Elon feared he and Slom might have been the only things still alive on the station, and that was simply due to a stroke of luck. They were working on shielding for a new solar probe, putting them in an interior workspace that was isolated from the rest of the station by simple necessity. By the time they registered the emergency klaxons, the Captain was already issuing evacuation orders. Or at least was trying to, before command was breached.

 

Slom steadied him as they went through the airlock, and Slom input the code, so the metal security door irised open and let them inside. The experimental shuttle was larger than most, with a sleek new design, as well as the brand new slipstream drive. Now Elon hoped it actually worked and didn’t do something unexpected, such as blow up the shuttle, but there wasn’t much choice in the matter. It was die with the station, or take a chance on this.

 

Of course, Elon had no idea how to fly it. He could activate the main panel, maybe turn on the auto-pilot, but he could never go to manual, because he never trained for it. He sat in the co-pilot’s chair, and the safety webbing automatically tightened around him. “I suppose you know how to fly this thing, right?”

 

Slom eased into the pilot’s seat as the station was rocked once more. To be honest, Elon had no idea how they were still alive. Dumb luck could only get you so far. “I’m instrument rated for all vessels,” Slom reported, as he plugged his finger into the console. The engines hummed to life as part of the exterior shuttle bay suddenly crumpled and was torn away like paper as the Thuulians continued their assault.

 

The shuttle rose smoothly, and flew straight out the brand new hole in the wall.

 

A square lit up on the control panel. “We’re being targeted by the Thuulians.”

 

“Opening a channel to the Thuulians,” Slow reported.

 

“What? What good will that do?” Not much was known about the Thuulians, except they were rampant xenophobes. They didn’t like talking to Humans. But killing humans? That was a hobby.

 

Elon watched the readouts on the console with growing surprise. “The Thuulians have cut engines … they’re ceasing pursuit. What the hell ..?”

 

“I transmitted a weaponized computer virus,” Slom reported. “It shouldn’t effect their systems for long, but should give us enough time to get out of here.”

 

“We have weaponized computer viruses?” Slom was a treasure trove of stuff he didn’t know. The perks of being the station robot, he supposed.

 

The shuttle vibrated as the slipstream drive started up, and then there was a one second pause, like time itself had stopped. When it started again, Elon was thrown against his safety webbing.

 

“Slipstream drive successfully engaged,” Slom reported, unplugging his finger from the console. “We are now in the Persei segment of the galaxy, ETA at Huron Station twenty eight minutes, thirty three seconds.”

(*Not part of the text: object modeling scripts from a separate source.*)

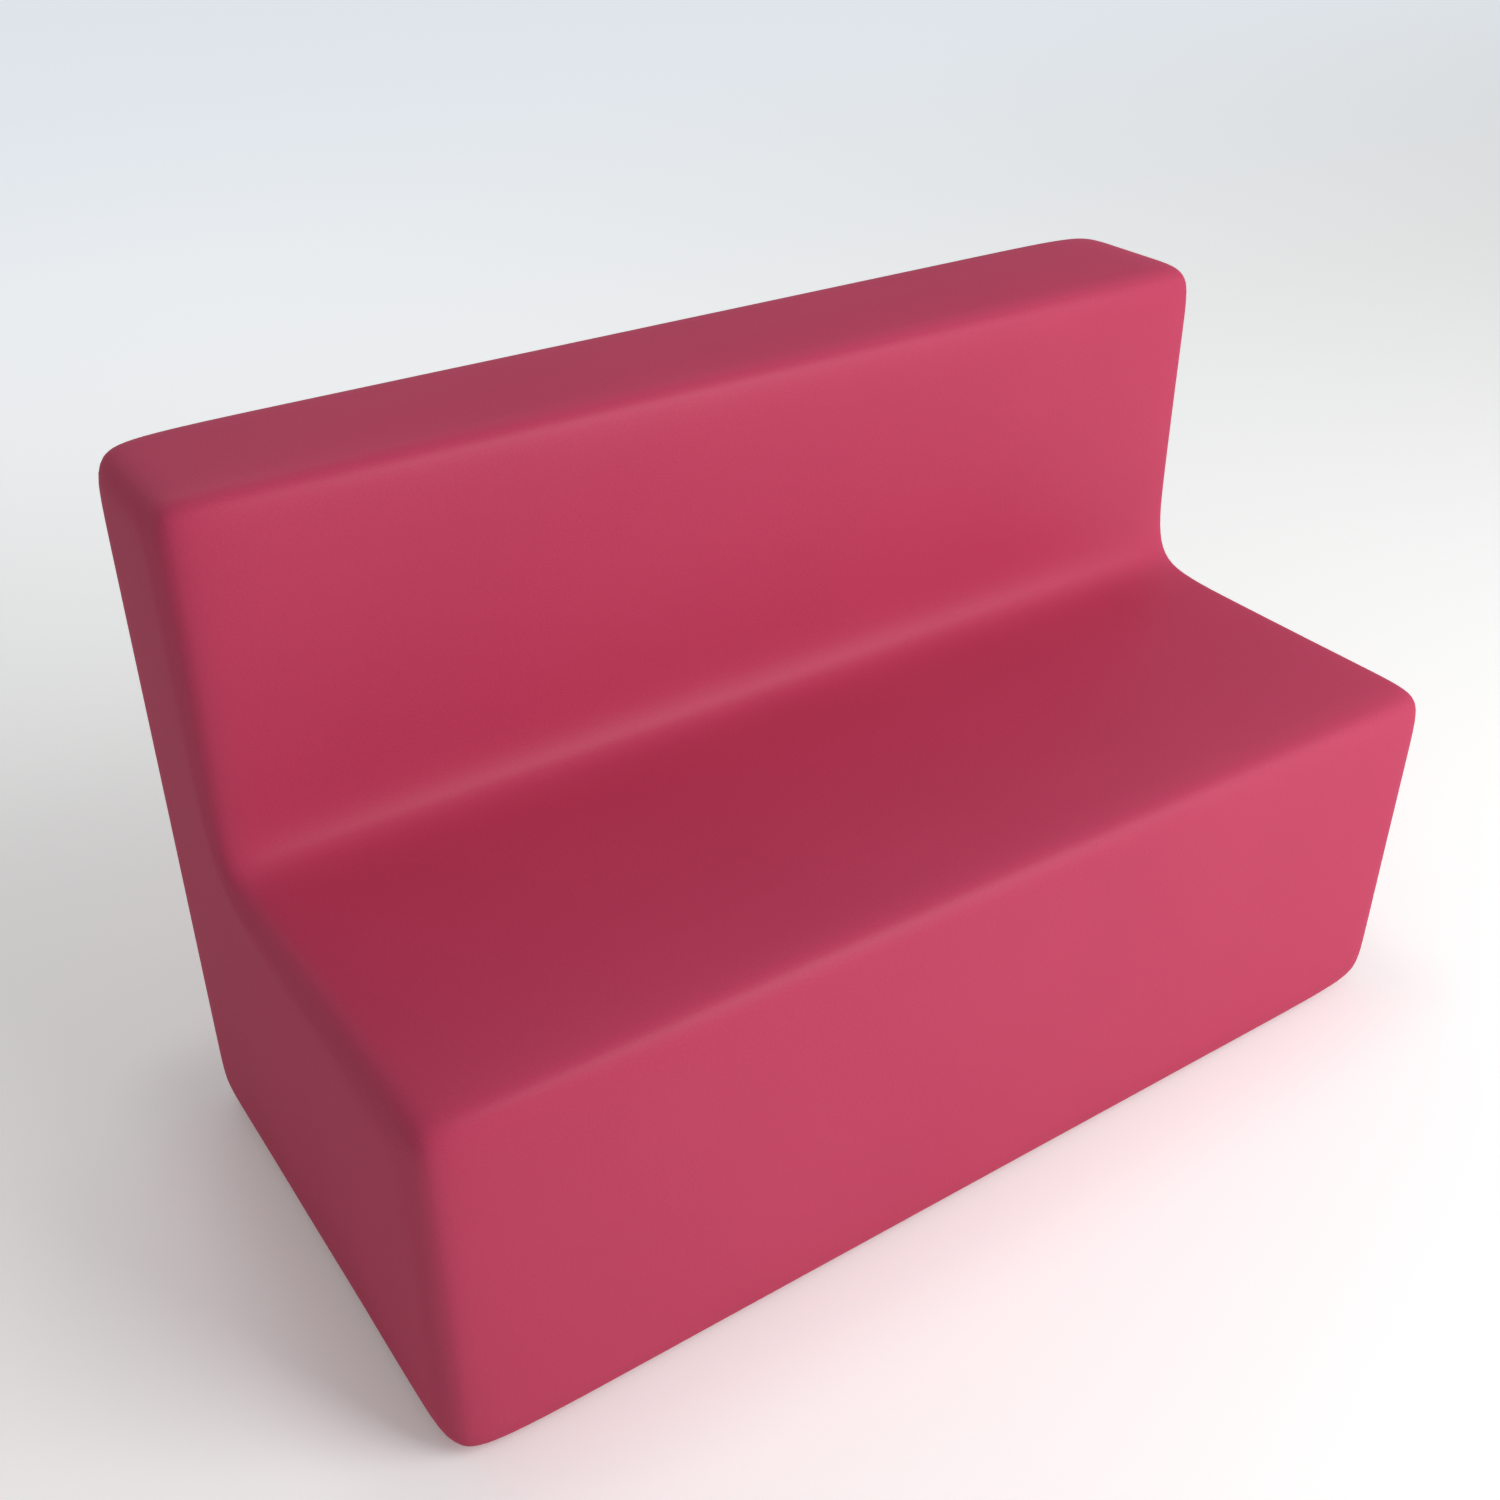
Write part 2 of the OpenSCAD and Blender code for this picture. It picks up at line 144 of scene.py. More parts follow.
# Painted shade: the glow fades towards the sofa's foot, so the contact shadow stays dark
painted_foot_shade = add(t, "ShaderNodeMapRange", {2: painted_shade_reach, 3: painted_shade_glow_share, 4: 1.0}, {0: away.outputs["Value"]},
           interpolation_type="SMOOTHSTEP")
tone = add(t, "ShaderNodeMix", {6: near_tone, 7: far_tone}, {0: far.outputs[0]}, data_type="RGBA")
glow_with_painted_shade = add(t, "ShaderNodeMath", links={0: level.outputs[0], 1: painted_foot_shade.outputs[0]}, operation="MULTIPLY")
rays = add(t, "ShaderNodeLightPath")
seen = add(t, "ShaderNodeMath", links={0: rays.outputs["Is Camera Ray"], 1: rays.outputs["Is Glossy Ray"]},
           operation="MAXIMUM")
glow = add(t, "ShaderNodeMath", links={0: glow_with_painted_shade.outputs[0], 1: seen.outputs[0]}, operation="MULTIPLY")
own = add(t, "ShaderNodeEmission", links={0: tone.outputs[2], 1: glow.outputs[0]})
matt = add(t, "ShaderNodeBsdfDiffuse", {0: paint("#FBFBFB")})
both = add(t, "ShaderNodeAddShader", links={0: matt.outputs[0], 1: own.outputs[0]})
gone = add(t, "ShaderNodeVectorMath", {1: shown_middle}, {0: place.outputs["Object"]}, operation="DISTANCE")
past = add(t, "ShaderNodeMapRange", {1: shown_reach, 2: wall_from}, {0: gone.outputs["Value"]},
           interpolation_type="SMOOTHSTEP")
turned = add(t, "ShaderNodeMath", links={0: past.outputs[0], 1: rays.outputs["Is Camera Ray"]},
             operation="MULTIPLY")
wall = add(t, "ShaderNodeEmission", {0: wall_tone})
ground = add(t, "ShaderNodeMixShader", links={0: turned.outputs[0], 1: both.outputs[0], 2: wall.outputs[0]})
add(t, "ShaderNodeOutputMaterial", links={0: ground.outputs[0]})
floor_mesh.materials.append(studio_floor)

# The room: an even white fill on the sofa, and a pale wall for the camera and for reflections
fill_level = 0.355
room = bpy.data.worlds.new("room")
room.use_nodes = True
room.node_tree.nodes.clear()
t = room.node_tree
rays = add(t, "ShaderNodeLightPath")
fill = add(t, "ShaderNodeBackground", {0: paint("#FFFFFF"), 1: fill_level})
wall = add(t, "ShaderNodeBackground", {0: wall_tone, 1: 1.0})
seen = add(t, "ShaderNodeMath", links={0: rays.outputs["Is Camera Ray"], 1: rays.outputs["Is Glossy Ray"]},
           operation="MAXIMUM")
mixed = add(t, "ShaderNodeMixShader", links={0: seen.outputs[0], 1: fill.outputs[0], 2: wall.outputs[0]})
add(t, "ShaderNodeOutputWorld", links={0: mixed.outputs[0]})
scene.world = room

# White square soft lamps that point at the middle of the sofa
sofa_middle, lamp_side = Vector((0, 0, 0.4)), 2.4
for name, spot, watts in (("key lamp", (1.61, -2.79, 3.10), 81), ("low front lamp", (2.05, -3.56, 1.27), 52),
                          ("rear lamp", (0, 3.22, 3.10), 11)):
    lamp_data = bpy.data.lights.new(name, "AREA")
    lamp_data.shape = "SQUARE"
    lamp_data.size = lamp_side
    lamp_data.energy = watts
    lamp_data.color = paint("#FFFFFF")[:3]
    lamp = bpy.data.objects.new(name, lamp_data)
    lamp.location = spot
    lamp.rotation_mode = "QUATERNION"
    lamp.rotation_quaternion = (sofa_middle - Vector(spot)).to_track_quat("-Z", "Y")
    scene.collection.objects.link(lamp)


# ---- Plywood ends and ribs ------------------------------------------------------------------
# Birch plywood cut to the sofa's side profile: two ends and two ribs with round holes.
# The sawn edges show the plies, and the faces have a pale rotary-cut grain.

plywood = bare_material("birch plywood, sawn")
t = plywood.node_tree
place = add(t, "ShaderNodeTexCoord")
# Rotary-cut grain: long soft streaks about 9 mm apart along the height
grain_map = add(t, "ShaderNodeMapping", {3: (40, 110, 6)}, {0: place.outputs["Object"]})
grain = add(t, "ShaderNodeTexNoise", {"Scale": 1.0, "Detail": 5.0, "Roughness": 0.6},
            {0: grain_map.outputs[0]})
face = add(t, "ShaderNodeMix", {6: paint("#DDBF92"), 7: paint("#C9A26C")}, {0: grain.outputs[0]},
           data_type="RGBA")
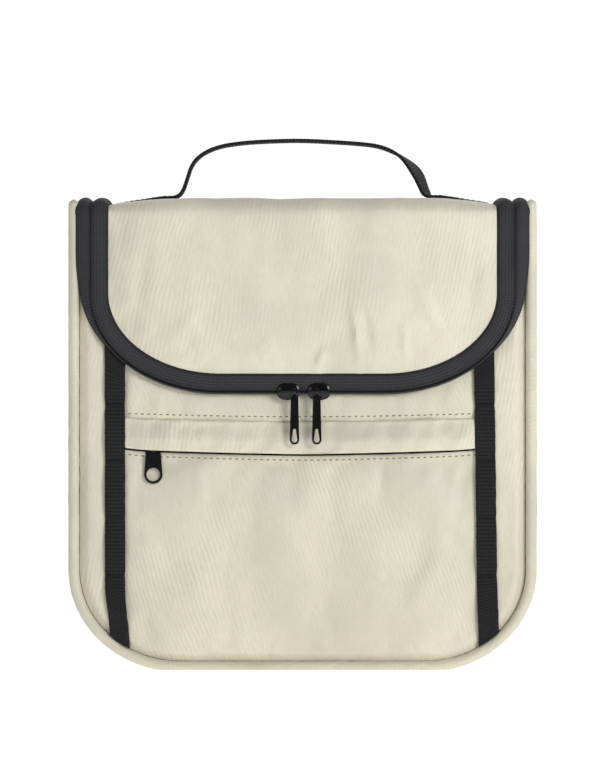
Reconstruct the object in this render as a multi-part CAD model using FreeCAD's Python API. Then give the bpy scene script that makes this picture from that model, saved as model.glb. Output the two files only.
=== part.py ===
"""Soft-sided wash bag: a tub of padded fabric, a zipped lid that folds back and a zipped front pocket.

Millimetres. X is the bag's width, Y its depth with the front at -Y, and Z is up.
The origin is the middle of the base, on the surface that the bag stands on.
Each function below makes one sub-part, or one pair or row of identical ones.
"""

import FreeCAD, Part
import math
import os
from FreeCAD import Vector

# Tub: outside half width, height, and radius of the two bottom corners.
HALF_WIDTH = 118.0
HEIGHT = 240.0
CORNER = 50.0
WALL = 2.2                       # padded gusset
SHEET = 0.8                      # outer fabric with its coating
LINING = 0.4
GAP = 0.2                        # clearance between layers that don't touch
X_AXIS, Y_AXIS, Z_AXIS = Vector(1, 0, 0), Vector(0, 1, 0), Vector(0, 0, 1)

# Seams: piping cord round the front and back faces, centred on planes at -SEAM_Y and +SEAM_Y.
PIPING_R = 2.1
SEAM_Y = 46.0
GUSSET_Y = SEAM_Y - PIPING_R     # the gusset ends where the cord begins
FACE_Y = SEAM_Y + 1.6            # outside of the front and back fabric
FACE_HALF = HALF_WIDTH - 2 * PIPING_R - GAP
FACE_BOTTOM = 2 * PIPING_R + GAP
FACE_CORNER = CORNER - 2 * PIPING_R - GAP
PIPING_TOP = HEIGHT - 1.5

# Inside layers.
POCKET_BACK_Y = -42.2            # front of the sheet that divides the pocket from the bag
LINING_HALF = HALF_WIDTH - WALL - GAP
LINING_BOTTOM = 4.0
LINING_CORNER = 46.0
LINING_Y = (-41.2, 43.4)
LINING_TOP = 236.6
BINDING_WIDTH = 5.0
BINDING_T = 0.7
BACK_FOAM_T = 2.5
BOARD = (58.0, 41.0, 1.5)        # base board: half length, half depth, thickness

# Lid opening: a U with straight sides. Offsets below are measured outwards from the lid fabric's edge.
LID_HALF = 99.0
LID_BOTTOM = 151.0
LID_CORNER = 45.0
ZIP_OFFSET = 9.0                 # the zip's centre line
ZIP_GAP = 0.4                    # from that line to each stringer
TAPE_T = 0.6
COIL_W, COIL_T = 1.6, 1.3
TAPE_SEAM = 3.0                  # tape hidden under the lid fabric
WALL_OFFSET = ZIP_OFFSET + ZIP_GAP + SHEET

# Lid layers, outside to inside: fabric, foam, lining.
FLAP_Y = -52.4                   # outside of the front flap
FOAM_T = 1.6
LID_T = SHEET + FOAM_T + LINING
FOLD_Y, FOLD_Z = FLAP_Y + LID_T, HEIGHT - LID_T
FLAP_TOP = FOLD_Z - 0.7          # the flap ends below the fold by this gap
LID_BACK_Y = 46.3

# Front: webbing strips over the seams between the side panels and the middle, and the pocket between them.
STRIP_X = 94.0
STRIP_W, STRIP_T = 10.4, 1.2
PANEL_SEAM_X = 91.0
TACK_Z = (135.0, 106.0, 77.0, 48.0)
TACK_H, TACK_T = 2.0, 0.5
YOKE_BOTTOM = 116.5
PLACKET_SEAM_Z, PLACKET_EDGE_Z = 126.0, 110.4
PLACKET_Y = -52.3
POCKET_TOP = 108.5

# Pocket zip.
POCKET_ZIP_Z = 112.5
POCKET_TAPE_Y = -FACE_Y + SHEET  # front of its tapes: the back of the front panels
POCKET_TAPE_H = 11.0
POCKET_ZIP_HALF = 86.0
POCKET_SLIDER_X = -76.0
POCKET_SLIDER_FACE_Y = -47.8
POCKET_BAR_Y = -49.4
POCKET_BAR_R = 0.5

# Handle: a strap across the lid, sewn down at both ends.
STRAP_W, STRAP_T = 16.0, 1.6
STRAP_END_X = 96.0
RISE_X = 62.0
ARCH_TOP = 270.0
TILT_Z = 250.0                   # the strap bends here when it is tipped over
TILT_ANGLE = 60.0
TILT_GAP = 0.4

# Main zip sliders and their pulls.
ZIP_Z = LID_BOTTOM - ZIP_OFFSET
SLIDER_X = {-1: -7.2, 1: 8.3}    # the two sliders don't meet exactly in the middle
SLIDER_HALF = 5.4
PULL_X = {-1: -4.1, 1: 7.2}
PULL_TIP_Z = 115.0
SLIDER_FACE_Y = -52.9
SLIDER_BAR_Y = -55.0
SLIDER_BAR_R = 0.65


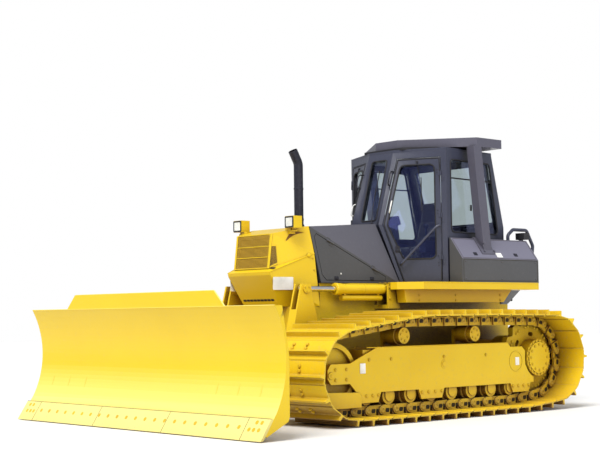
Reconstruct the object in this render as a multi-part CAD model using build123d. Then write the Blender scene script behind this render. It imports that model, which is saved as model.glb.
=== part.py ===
from build123d import *
import os
from math import acos, atan2, cos, hypot, pi, radians, sin, sqrt

# A wide-track bulldozer in millimetres.  X runs forward, Y to the driver's left, Z up from the ground.
# Stations along the machine are given from a point between the two track wheels; at() moves them so
# that zero lies under the middle of the machine's whole length.

FIT = 0.3                        # gap round a pin, or where two bodies run face to face
PANEL_GAP = 6.0                  # gap round a door or between two panels
BOTH_SIDES = (("left", 1), ("right", -1))

# ---- tracks
TRACK_INNER_Y = 635.0            # the shoes' inner edge, clear of the push frame
SHOE_WIDTH = 860.0
TRACK_CENTRE_Y = TRACK_INNER_Y + SHOE_WIDTH / 2
SHOE_THICK = 12.0
SHOE_PITCH = 190.0
GROUSER_HEIGHT = 52.0
GROUSER_FOOT = 34.0
GROUSER_TIP = 16.0
GROUSER_PLACE = 0.3              # where the grouser stands along its shoe
LINK_HALF_HEIGHT = 50.0
LINK_THICK = 36.0
LINK_SPREAD = 92.0               # from the chain's middle to the middle of a row of links
CHAIN_LIFT = 7.0                 # the pin line passes this far outside a small roller's own circle
PIN_LINE_Z = GROUSER_HEIGHT + SHOE_THICK + LINK_HALF_HEIGHT

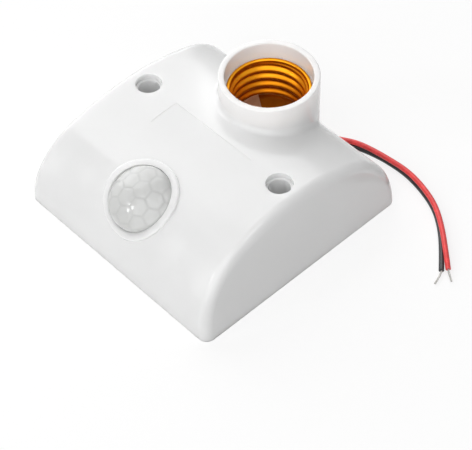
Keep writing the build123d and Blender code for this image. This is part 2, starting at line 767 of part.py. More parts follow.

“Wow.” He’d survived the station attack and the experimental slipstream drive. Considering all the death and destruction, it was weird to think it was his lucky day, but it kind of was. Thanks to Slom.

 

Slom finished putting the autopilot on the correct vector, and then turned to him. “Are you all right, Elon?”

 

“I’m fine. Nothing hit me.”

 

“I didn’t mean physically. Emotionally, you have been very down lately. This could not have helped.”

 

He knew they’d been trying to enhance the emotional intelligence of the robots, but he had no idea they’d gotten this far. “Well, I got dumped. It’s hard not to be down when that happens.”

 

Slom suddenly leaned over and kissed him, his slightly rubbery lips cold but not entirely unpleasant. “You have always been my favorite technician, Elon.”

 

Holy shit. Could Slom mend broken hearts as well? He was one sophisticated piece of machinery.